You would be mistaken, however, in thinking that his film consists only of austere little vignettes of emotional truth; the sumptuous production values are up there on screen too. There is the set itself, of course, which recalls the splendid artifices of Griffith, Stroheim and the heyday of the Hollywood studio; there is a gloriously over-the-top sequence in which Juliette Binoche's one-eyed tramp goes waterskiing down the Seine against an explosion of fireworks; there are the celebrations of France's Bicentennial which form the backdrop to the film.

'I liked the idea of two homeless people who would see through that supershow and all the money I knew was spent, and would benefit from it more than anybody else. The city is like a big playground; they steal what they want from it. It's ridiculous. I can't think of anywhere less revolutionary than Paris, although we're very proud to say there was a revolution 200 years ago. It's a rich city, it's getting richer and richer, and they're pushing all the poorer people out to the suburbs. So the centre is becoming dead. If my dog shits on the street, I get fined. I used to like dogshit.' In actuality, Paris's army of indigents live under the Pont Neuf, but Carax has never been shy of using artistic licence. You don't see real-life tramps waterskiing on the Seine either, he points out helpfully.

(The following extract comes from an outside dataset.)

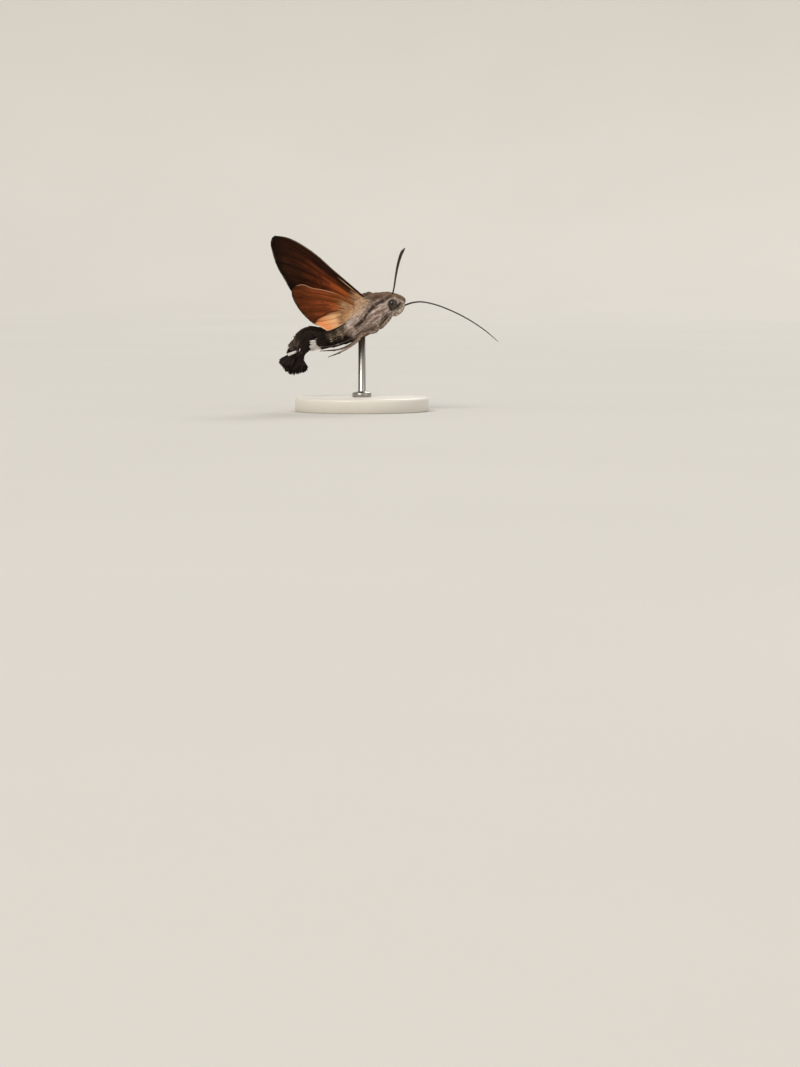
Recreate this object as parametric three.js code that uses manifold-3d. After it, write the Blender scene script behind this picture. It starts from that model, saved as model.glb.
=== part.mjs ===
// A hummingbird hawk moth hovering with its wings raised, life size, held on a plain display stand.
// Millimetres. +X is the way the moth faces, +Y is its left side and +Z is up.
// The origin is the centre of the underside of the stand's base.
// The moth has a frame of its own, with its origin in the middle of the thorax.

import * as THREE from "three";
import { mergeVertices } from "three/addons/utils/BufferGeometryUtils.js";
import Module from "manifold-3d";

const wasm = await Module();
wasm.setup();

// Driving dimensions
const GAP = 0.3; // clearance between two pieces that meet
const THORAX_HEIGHT = 20.8; // middle of the thorax above the table
const THORAX_AHEAD = 1.7; // middle of the thorax in front of the rod
const BODY_SIDES = 24;
const MEMBRANE = 0.5; // thickness of a wing between its veins
const VEIN_RISE = 0.13; // height of a vein above each face of the wing
const VEIN_HALF_WIDTH = 0.24;
const WING_LEAN = 0.3; // sideways lean of a raised wing for each millimetre up
const WING_BEND = 0.0045; // extra lean towards the wing tip
const EYE_RADIUS = 1.12; // upright; an eye is a little narrower from front to back
const BASE_RADIUS = 14;
const BASE_THICK = 3;
const BASE_EDGE = 0.7; // rounding of the base's upper edge
const ROD_RADIUS = 0.8;
const FLANGE_RADIUS = 2;
const FLANGE_THICK = 0.7;

// The body from face to tail: place in the side view, half depth, half width and roll to the right in degrees.
// The last segments roll towards the right side, as the tail fan steers.
const STATIONS = [
  { at: "face", x: 7.25, z: 1.58, deep: 0.7, wide: 0.8, roll: 0 },
  { at: "brow", x: 6.5, z: 1.9, deep: 1.5, wide: 1.75, roll: 0 },
  { at: "head", x: 5.05, z: 2.0, deep: 2.05, wide: 2.35, roll: 0 },
  { at: "neck", x: 3.8, z: 1.7, deep: 2.7, wide: 2.6, roll: 0 },
  { at: "shoulder", x: 2.1, z: 0.85, deep: 3.65, wide: 3.5, roll: 0 },
  { at: "thorax", x: 0, z: -0.05, deep: 4.3, wide: 4.0, roll: 0 },
  { at: "wing base", x: -2.3, z: -1.7, deep: 4.0, wide: 3.8, roll: 0 },
  { at: "waist", x: -4.4, z: -3.35, deep: 3.3, wide: 3.5, roll: 0 },
  { at: "second segment", x: -6.95, z: -4.85, deep: 2.5, wide: 3.4, roll: 2 },
  { at: "third segment", x: -9.85, z: -5.5, deep: 2.37, wide: 3.3, roll: 6 },
  { at: "fourth segment", x: -12.8, z: -5.6, deep: 2.55, wide: 3.1, roll: 14 },
  { at: "fifth segment", x: -14.6, z: -7.15, deep: 1.95, wide: 2.7, roll: 26 },
  { at: "last segment", x: -15.35, z: -8.6, deep: 1.5, wide: 2.1, roll: 34 },
  { at: "end", x: -15.6, z: -9.45, deep: 0.8, wide: 1.2, roll: 36 },
];
const NECK_CUT = 3.3; // places along the stations where one node ends and the next starts
const WAIST_CUT = 6.9;
const MIDDLE_CUT = 9.45;
const TAIL_CUT = 12.1;
const SEGMENT_EDGES = [7.65, 8.35, 9.05, 9.8, 10.45, 11.1, 11.7]; // rear edges of the abdomen's segments
const SEGMENT_STEP = 0.13; // how far each segment's rear edge stands over the next
const ABDOMEN = 7; // place where the abdomen's stepped segments start
const LAST = STATIONS.length - 1;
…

'I met Juliette just before I made The Night is Young. At that time she was very boyish - un garcon manque. So I proved to her in The Night is Young that she was a beautiful woman. That was new to her and I was glad to do it,' he says grandly. All this has an autocratic feel (shades of Von Sternberg and Dietrich), but modern stars are more headstrong beings and Binoche resisted being photographed 'as a madonna'. 'In this film Juliette wanted a chance to sweat and run,' explains Carax. The new, uglified image of one of France's most radiant vedettes did not go down a storm in the popular press, of which Carax simply says: 'I'm pissed. I'd rather not talk about it.' They have since split up and his next project will be made without her. Was it difficult to be in love with his leading lady? 'It's the only way,' he mutters mournfully.

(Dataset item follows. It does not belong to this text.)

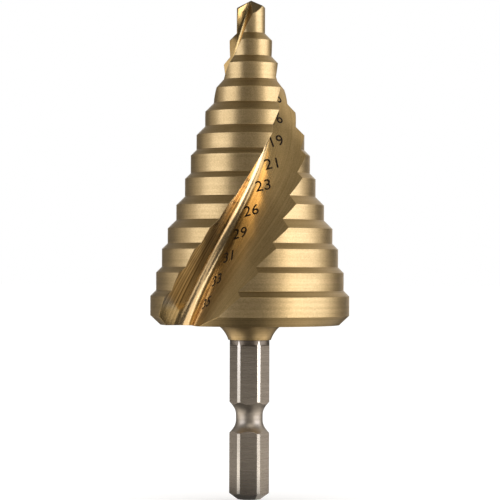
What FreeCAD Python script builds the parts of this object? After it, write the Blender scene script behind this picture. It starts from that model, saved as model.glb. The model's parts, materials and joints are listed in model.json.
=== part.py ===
import FreeCAD, Part
import math
import os
import Sketcher

# Two-flute step drill, tip up, ground from one round bar.
# The origin is the centre of the shank's end face and +Z runs along the axis to the point.
# Bearings round the axis are measured from +X, counter-clockwise as seen from the point.

# Driving sizes in millimetres and degrees

shankSizes = [
    ("endFaceDiameter", 4.1, "flat left on the shank's end"),
    ("endChamferLength", 1.06, "axial length of the turned chamfer at the shank's end"),
    ("barDiameter", 7.0, "round bar that the hexagon is ground into"),
    ("hexFlats", 6.35, "quarter-inch hexagon across its flats"),
    ("flatLength", 27.13, "height at which the six flats stop"),
    ("flatCornerRadius", 1.0, "rounding at the upper corners of each flat"),
    ("grooveHeight", 14.36, "middle of the quick-change groove"),
    ("grooveSideAngle", 39.24, "sides of the groove, from the axis"),
    ("grooveFloorDiameter", 4.7, "bottom of the groove"),
    ("grooveFloorLength", 0.8, "straight part of the groove's bottom"),
    ("grooveFilletRadius", 2.6, "blend between the groove's bottom and its sides"),
]

collarSizes = [
    ("collarLength", 2.67, "flared collar along the axis"),
    ("collarBaseDiameter", 7.5, "collar at its lower edge"),
    ("collarTopDiameter", 11.5, "collar where it meets the head"),
    ("collarSweepRadius", 5.2, "hollow curve of the collar"),
]

headSizes = [
    ("headBase", 30.63, "height of the head's flat underside"),
    ("undersideDiameter", 31.5, "underside inside the back chamfer"),
    ("backChamferLength", 1.64, "axial length of the back chamfer"),
    ("rimLength", 3.4, "cylindrical land of the widest step"),
    ("stepPitch", 4.112, "distance from one shoulder to the next"),
    ("stepChamferAngle", 45.0, "chamfer between two steps, from the axis"),
]

# Steps from the underside to the point
stepSizes = [
    ("stepDiameter1", 35.0, "widest step"),
    ("stepDiameter2", 33.0, "marked 33"),
    ("stepDiameter3", 31.0, "marked 31"),
    ("stepDiameter4", 29.0, "marked 29"),
    ("stepDiameter5", 26.0, "marked 26"),
    ("stepDiameter6", 23.0, "marked 23"),
    ("stepDiameter7", 21.0, "marked 21"),
    ("stepDiameter8", 19.0, "marked 19"),
    ("stepDiameter9", 16.0, "marked 16"),
    ("stepDiameter10", 13.0, "marked 13"),
    ("stepDiameter11", 10.0, "last but two"),
    ("stepDiameter12", 7.5, "last but one"),
    ("stepDiameter13", 5.0, "narrowest step, which carries the point"),
]
stepCount = len(stepSizes)

pointSizes = [
    ("pilotLength", 5.8, "narrowest step with its point, above the last shoulder"),
    ("pointAngle", 128.0, "included angle of the two lips"),
    ("lipRelief", 13.8, "fall of the facet behind each lip"),
    ("heelFall", 48.0, "slope of the second facet, behind the first"),
    ("heelTurn", 134.0, "bearing of that slope, measured back from its lip"),
    ("heelClearance", 0.12, "height at which the second facet's plane passes over the point"),
]

# Each of the flute's sizes is given at the point and at the head's underside
fluteSizes = [
    ("fluteCount", 2, "flutes and lips round the axis"),
    ("fluteBearing", 34.45, "bearing of the first cutting edge at the point"),
    ("fluteTurn", 188.84, "turn of each flute from the point to the underside"),
    ("fluteStraightening", 82.07, "extra turn near the point, given back near the underside"),
    ("coreAtPoint", 0.2, "distance from the axis to the flute's floor"),
    ("coreAtBase", 13.13, "the same distance at the underside"),
    ("crestAtPoint", 0.1, "distance from the cutting face to the floor's highest line"),
    ("crestAtBase", 8.66, "the same distance at the underside"),
    ("rootAtPoint", 0.5, "blend between cutting face and floor"),
    ("rootAtBase", 2.4, "the same blend at the underside"),
    ("crownAtPoint", 8.0, "radius of the floor's gentle crown"),
    ("crownAtBase", 15.0, "the same radius at the underside"),
    ("crownSwell", 6.1, "how much more the crown's radius grows half way"),
    ("wheelClearance", 1.0, "how far the grinding wheel passes outside the metal"),
    ("wheelOverrun", 1.5, "how far the wheel runs past the point and the underside"),
]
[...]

He has loosened up in his work with actors. 'My other films were mine made with other people. This one is something we did together. It's a much freer, more liberated form of movie-making. I know I want that movement or that feeling or that rhythm in certain places and try to make a kind of music with editing and light. Then the actors get involved in the story and I make changes because of them. Denis likes to accomplish things that seem impossible, like eating fire. And Juliette insisted on being much more active in this movie than she had been before - in the waterskiing scene, she wanted to ski, she didn't want to be the one in the boat.' The set-piece spectacles punctuating the movie occasionally give it the feel of a musical comedy. 'That's because I'm not a real story-teller,' Carax says. 'A real story-teller wouldn't do that.'

One day, like Wim Wenders with Until the End of the World, he will undoubtedly fall flat on his face. But for the moment the scope of Les Amants, combined with its poetic sense and visual splendour, sets it streets apart from issue- or literature-oriented big- budget French movies like Cyrano or Uranus. Compare, for example, Les Amants to L'Amant, Jean- Jacques Annaud's bland, semi- softcore adaptation of Marguerite Duras's novel, and there's no doubt which is the more remarkable and cinematic film. (Which is why one puts up with all the folie de grandeur from its director.)

It's a little difficult to picture this scrawny, moth-eaten figure in Hollywood, exchanging bland pleasantries, taking meetings and doing lunch, and Carax himself doesn't seem to hold out much real hope for a career there. 'I wanted to escape Paris. The chances of my making the kind of films I want are small wherever I go,' he declares. And what became of his multi-million franc set? 'They burnt it. It shows how stupid the times are. It would have been a great place for kids, for people.'

'Les Amants du Pont Neuf' opens in London next Friday.